• What you have to do: Take the material and output all of it exactly.

Object data in JSON:

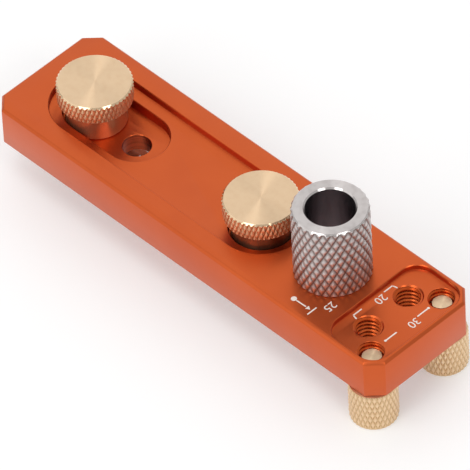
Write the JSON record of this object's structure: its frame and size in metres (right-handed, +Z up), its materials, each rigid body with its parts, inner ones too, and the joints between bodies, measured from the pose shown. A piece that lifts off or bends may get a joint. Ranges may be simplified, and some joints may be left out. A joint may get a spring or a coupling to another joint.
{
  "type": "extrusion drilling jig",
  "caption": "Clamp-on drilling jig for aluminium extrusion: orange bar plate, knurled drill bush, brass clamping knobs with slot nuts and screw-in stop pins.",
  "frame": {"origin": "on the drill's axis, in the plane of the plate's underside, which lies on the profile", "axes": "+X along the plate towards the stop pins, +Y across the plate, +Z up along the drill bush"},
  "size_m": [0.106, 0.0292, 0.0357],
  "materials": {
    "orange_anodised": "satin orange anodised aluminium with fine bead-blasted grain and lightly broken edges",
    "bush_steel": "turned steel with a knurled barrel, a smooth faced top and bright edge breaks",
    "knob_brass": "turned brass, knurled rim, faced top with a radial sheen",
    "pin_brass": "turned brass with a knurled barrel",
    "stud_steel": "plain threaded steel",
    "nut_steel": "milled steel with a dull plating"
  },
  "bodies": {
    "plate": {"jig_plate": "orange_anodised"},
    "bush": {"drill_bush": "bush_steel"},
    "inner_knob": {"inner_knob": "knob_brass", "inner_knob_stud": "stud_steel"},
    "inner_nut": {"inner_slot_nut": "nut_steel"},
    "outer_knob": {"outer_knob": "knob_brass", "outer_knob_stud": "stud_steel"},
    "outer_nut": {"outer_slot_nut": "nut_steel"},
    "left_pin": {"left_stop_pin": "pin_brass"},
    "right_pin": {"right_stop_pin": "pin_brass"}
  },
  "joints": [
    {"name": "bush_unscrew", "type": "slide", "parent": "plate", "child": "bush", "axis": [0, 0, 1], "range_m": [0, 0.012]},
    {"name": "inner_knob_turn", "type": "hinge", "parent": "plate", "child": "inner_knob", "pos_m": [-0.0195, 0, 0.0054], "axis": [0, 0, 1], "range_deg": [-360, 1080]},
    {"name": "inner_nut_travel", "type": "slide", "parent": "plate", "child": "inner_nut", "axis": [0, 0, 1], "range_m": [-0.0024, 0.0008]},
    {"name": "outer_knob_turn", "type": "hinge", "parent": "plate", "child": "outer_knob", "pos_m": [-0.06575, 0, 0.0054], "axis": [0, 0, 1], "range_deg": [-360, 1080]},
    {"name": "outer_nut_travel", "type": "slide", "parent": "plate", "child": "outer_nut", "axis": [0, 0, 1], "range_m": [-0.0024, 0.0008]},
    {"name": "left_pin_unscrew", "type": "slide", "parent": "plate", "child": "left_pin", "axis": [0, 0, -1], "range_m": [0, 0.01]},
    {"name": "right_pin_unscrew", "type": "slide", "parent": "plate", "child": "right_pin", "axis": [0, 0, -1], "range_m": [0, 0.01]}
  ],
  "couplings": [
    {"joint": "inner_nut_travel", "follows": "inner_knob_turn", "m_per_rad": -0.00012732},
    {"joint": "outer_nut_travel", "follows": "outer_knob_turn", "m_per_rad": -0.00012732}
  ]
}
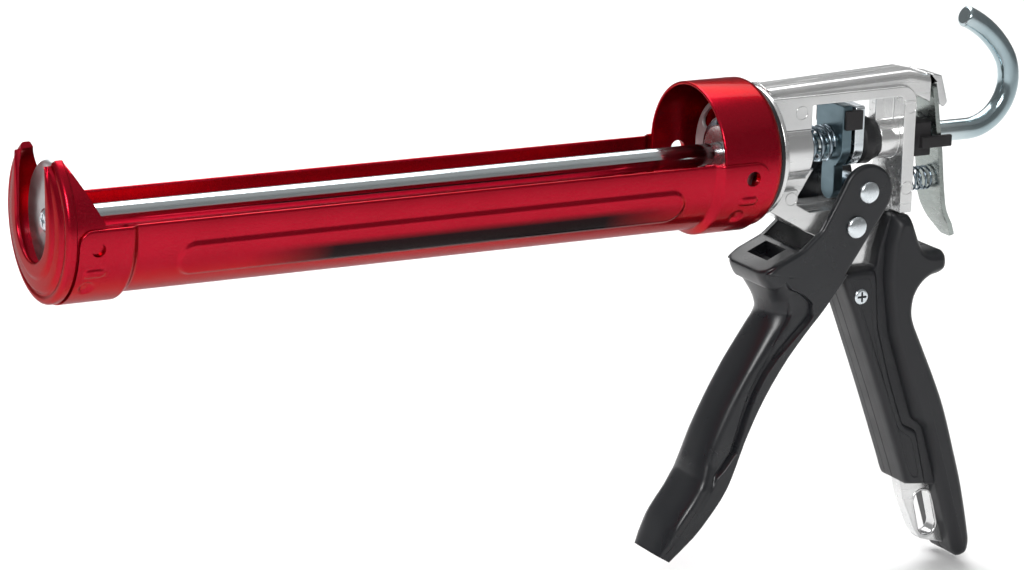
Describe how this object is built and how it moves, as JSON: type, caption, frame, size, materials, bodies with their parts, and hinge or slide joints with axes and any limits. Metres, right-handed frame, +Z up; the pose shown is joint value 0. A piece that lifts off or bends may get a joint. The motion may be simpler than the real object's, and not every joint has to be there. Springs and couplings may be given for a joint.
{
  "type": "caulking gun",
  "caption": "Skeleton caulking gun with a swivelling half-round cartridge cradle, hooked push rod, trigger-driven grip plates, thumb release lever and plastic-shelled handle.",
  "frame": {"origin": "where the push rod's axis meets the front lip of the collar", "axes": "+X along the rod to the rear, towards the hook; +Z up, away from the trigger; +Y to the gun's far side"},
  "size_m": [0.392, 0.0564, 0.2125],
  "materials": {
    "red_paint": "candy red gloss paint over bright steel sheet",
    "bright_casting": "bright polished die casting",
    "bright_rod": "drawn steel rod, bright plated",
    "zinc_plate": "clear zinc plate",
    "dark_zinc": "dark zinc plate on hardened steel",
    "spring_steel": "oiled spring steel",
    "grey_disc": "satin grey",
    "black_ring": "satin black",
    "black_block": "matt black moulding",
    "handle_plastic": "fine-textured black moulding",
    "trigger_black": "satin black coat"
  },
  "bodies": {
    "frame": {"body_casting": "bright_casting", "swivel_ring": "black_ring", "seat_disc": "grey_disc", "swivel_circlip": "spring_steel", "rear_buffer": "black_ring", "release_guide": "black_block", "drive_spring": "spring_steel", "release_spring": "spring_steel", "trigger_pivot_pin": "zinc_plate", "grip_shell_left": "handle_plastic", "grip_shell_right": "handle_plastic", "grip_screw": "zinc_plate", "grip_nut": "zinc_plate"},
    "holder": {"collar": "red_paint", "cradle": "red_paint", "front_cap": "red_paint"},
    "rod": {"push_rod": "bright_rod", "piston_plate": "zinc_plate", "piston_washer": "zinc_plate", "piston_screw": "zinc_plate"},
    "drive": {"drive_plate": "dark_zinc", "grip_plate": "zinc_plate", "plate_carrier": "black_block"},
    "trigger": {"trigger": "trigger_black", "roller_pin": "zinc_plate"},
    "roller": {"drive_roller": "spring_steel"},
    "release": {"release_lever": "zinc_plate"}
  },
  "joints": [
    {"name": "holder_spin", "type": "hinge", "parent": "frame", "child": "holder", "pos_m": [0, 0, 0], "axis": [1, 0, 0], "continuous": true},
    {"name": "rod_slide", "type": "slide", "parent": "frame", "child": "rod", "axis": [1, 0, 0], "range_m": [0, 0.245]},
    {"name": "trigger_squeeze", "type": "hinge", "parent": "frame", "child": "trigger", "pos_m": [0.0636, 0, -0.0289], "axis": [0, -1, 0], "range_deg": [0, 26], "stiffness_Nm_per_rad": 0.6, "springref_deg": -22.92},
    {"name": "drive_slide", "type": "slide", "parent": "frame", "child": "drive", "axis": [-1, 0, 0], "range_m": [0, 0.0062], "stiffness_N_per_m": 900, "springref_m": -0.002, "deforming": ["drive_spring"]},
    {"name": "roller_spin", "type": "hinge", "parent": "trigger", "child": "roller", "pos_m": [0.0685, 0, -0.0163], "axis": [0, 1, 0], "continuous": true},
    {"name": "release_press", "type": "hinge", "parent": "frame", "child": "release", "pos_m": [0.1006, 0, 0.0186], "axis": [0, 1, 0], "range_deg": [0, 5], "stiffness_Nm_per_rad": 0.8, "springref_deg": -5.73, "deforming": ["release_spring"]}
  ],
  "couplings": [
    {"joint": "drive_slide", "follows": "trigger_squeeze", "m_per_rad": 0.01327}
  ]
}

• Result of the exercise:
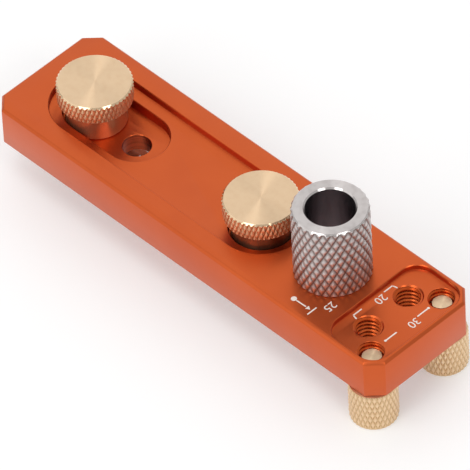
Write the JSON record of this object's structure: its frame and size in metres (right-handed, +Z up), its materials, each rigid body with its parts, inner ones too, and the joints between bodies, measured from the pose shown. A piece that lifts off or bends may get a joint. Ranges may be simplified, and some joints may be left out. A joint may get a spring or a coupling to another joint.
{
  "type": "extrusion drilling jig",
  "caption": "Clamp-on drilling jig for aluminium extrusion: orange bar plate, knurled drill bush, brass clamping knobs with slot nuts and screw-in stop pins.",
  "frame": {"origin": "on the drill's axis, in the plane of the plate's underside, which lies on the profile", "axes": "+X along the plate towards the stop pins, +Y across the plate, +Z up along the drill bush"},
  "size_m": [0.106, 0.0292, 0.0357],
  "materials": {
    "orange_anodised": "satin orange anodised aluminium with fine bead-blasted grain and lightly broken edges",
    "bush_steel": "turned steel with a knurled barrel, a smooth faced top and bright edge breaks",
    "knob_brass": "turned brass, knurled rim, faced top with a radial sheen",
    "pin_brass": "turned brass with a knurled barrel",
    "stud_steel": "plain threaded steel",
    "nut_steel": "milled steel with a dull plating"
  },
  "bodies": {
    "plate": {"jig_plate": "orange_anodised"},
    "bush": {"drill_bush": "bush_steel"},
    "inner_knob": {"inner_knob": "knob_brass", "inner_knob_stud": "stud_steel"},
    "inner_nut": {"inner_slot_nut": "nut_steel"},
    "outer_knob": {"outer_knob": "knob_brass", "outer_knob_stud": "stud_steel"},
    "outer_nut": {"outer_slot_nut": "nut_steel"},
    "left_pin": {"left_stop_pin": "pin_brass"},
    "right_pin": {"right_stop_pin": "pin_brass"}
  },
  "joints": [
    {"name": "bush_unscrew", "type": "slide", "parent": "plate", "child": "bush", "axis": [0, 0, 1], "range_m": [0, 0.012]},
    {"name": "inner_knob_turn", "type": "hinge", "parent": "plate", "child": "inner_knob", "pos_m": [-0.0195, 0, 0.0054], "axis": [0, 0, 1], "range_deg": [-360, 1080]},
    {"name": "inner_nut_travel", "type": "slide", "parent": "plate", "child": "inner_nut", "axis": [0, 0, 1], "range_m": [-0.0024, 0.0008]},
    {"name": "outer_knob_turn", "type": "hinge", "parent": "plate", "child": "outer_knob", "pos_m": [-0.06575, 0, 0.0054], "axis": [0, 0, 1], "range_deg": [-360, 1080]},
    {"name": "outer_nut_travel", "type": "slide", "parent": "plate", "child": "outer_nut", "axis": [0, 0, 1], "range_m": [-0.0024, 0.0008]},
    {"name": "left_pin_unscrew", "type": "slide", "parent": "plate", "child": "left_pin", "axis": [0, 0, -1], "range_m": [0, 0.01]},
    {"name": "right_pin_unscrew", "type": "slide", "parent": "plate", "child": "right_pin", "axis": [0, 0, -1], "range_m": [0, 0.01]}
  ],
  "couplings": [
    {"joint": "inner_nut_travel", "follows": "inner_knob_turn", "m_per_rad": -0.00012732},
    {"joint": "outer_nut_travel", "follows": "outer_knob_turn", "m_per_rad": -0.00012732}
  ]
}
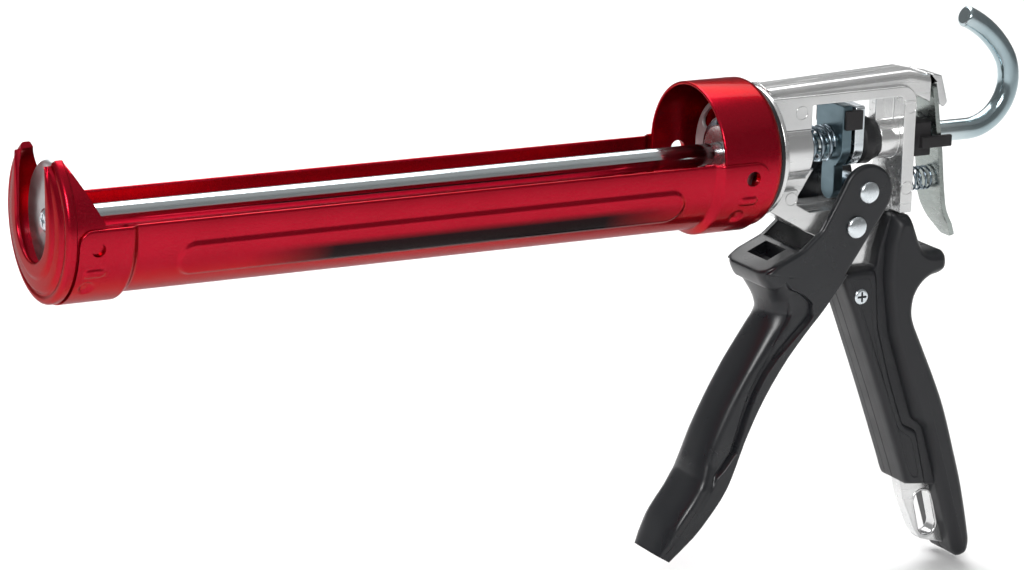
Describe how this object is built and how it moves, as JSON: type, caption, frame, size, materials, bodies with their parts, and hinge or slide joints with axes and any limits. Metres, right-handed frame, +Z up; the pose shown is joint value 0. A piece that lifts off or bends may get a joint. The motion may be simpler than the real object's, and not every joint has to be there. Springs and couplings may be given for a joint.
{
  "type": "caulking gun",
  "caption": "Skeleton caulking gun with a swivelling half-round cartridge cradle, hooked push rod, trigger-driven grip plates, thumb release lever and plastic-shelled handle.",
  "frame": {"origin": "where the push rod's axis meets the front lip of the collar", "axes": "+X along the rod to the rear, towards the hook; +Z up, away from the trigger; +Y to the gun's far side"},
  "size_m": [0.392, 0.0564, 0.2125],
  "materials": {
    "red_paint": "candy red gloss paint over bright steel sheet",
    "bright_casting": "bright polished die casting",
    "bright_rod": "drawn steel rod, bright plated",
    "zinc_plate": "clear zinc plate",
    "dark_zinc": "dark zinc plate on hardened steel",
    "spring_steel": "oiled spring steel",
    "grey_disc": "satin grey",
    "black_ring": "satin black",
    "black_block": "matt black moulding",
    "handle_plastic": "fine-textured black moulding",
    "trigger_black": "satin black coat"
  },
  "bodies": {
    "frame": {"body_casting": "bright_casting", "swivel_ring": "black_ring", "seat_disc": "grey_disc", "swivel_circlip": "spring_steel", "rear_buffer": "black_ring", "release_guide": "black_block", "drive_spring": "spring_steel", "release_spring": "spring_steel", "trigger_pivot_pin": "zinc_plate", "grip_shell_left": "handle_plastic", "grip_shell_right": "handle_plastic", "grip_screw": "zinc_plate", "grip_nut": "zinc_plate"},
    "holder": {"collar": "red_paint", "cradle": "red_paint", "front_cap": "red_paint"},
    "rod": {"push_rod": "bright_rod", "piston_plate": "zinc_plate", "piston_washer": "zinc_plate", "piston_screw": "zinc_plate"},
    "drive": {"drive_plate": "dark_zinc", "grip_plate": "zinc_plate", "plate_carrier": "black_block"},
    "trigger": {"trigger": "trigger_black", "roller_pin": "zinc_plate"},
    "roller": {"drive_roller": "spring_steel"},
    "release": {"release_lever": "zinc_plate"}
  },
  "joints": [
    {"name": "holder_spin", "type": "hinge", "parent": "frame", "child": "holder", "pos_m": [0, 0, 0], "axis": [1, 0, 0], "continuous": true},
    {"name": "rod_slide", "type": "slide", "parent": "frame", "child": "rod", "axis": [1, 0, 0], "range_m": [0, 0.245]},
    {"name": "trigger_squeeze", "type": "hinge", "parent": "frame", "child": "trigger", "pos_m": [0.0636, 0, -0.0289], "axis": [0, -1, 0], "range_deg": [0, 26], "stiffness_Nm_per_rad": 0.6, "springref_deg": -22.92},
    {"name": "drive_slide", "type": "slide", "parent": "frame", "child": "drive", "axis": [-1, 0, 0], "range_m": [0, 0.0062], "stiffness_N_per_m": 900, "springref_m": -0.002, "deforming": ["drive_spring"]},
    {"name": "roller_spin", "type": "hinge", "parent": "trigger", "child": "roller", "pos_m": [0.0685, 0, -0.0163], "axis": [0, 1, 0], "continuous": true},
    {"name": "release_press", "type": "hinge", "parent": "frame", "child": "release", "pos_m": [0.1006, 0, 0.0186], "axis": [0, 1, 0], "range_deg": [0, 5], "stiffness_Nm_per_rad": 0.8, "springref_deg": -5.73, "deforming": ["release_spring"]}
  ],
  "couplings": [
    {"joint": "drive_slide", "follows": "trigger_squeeze", "m_per_rad": 0.01327}
  ]
}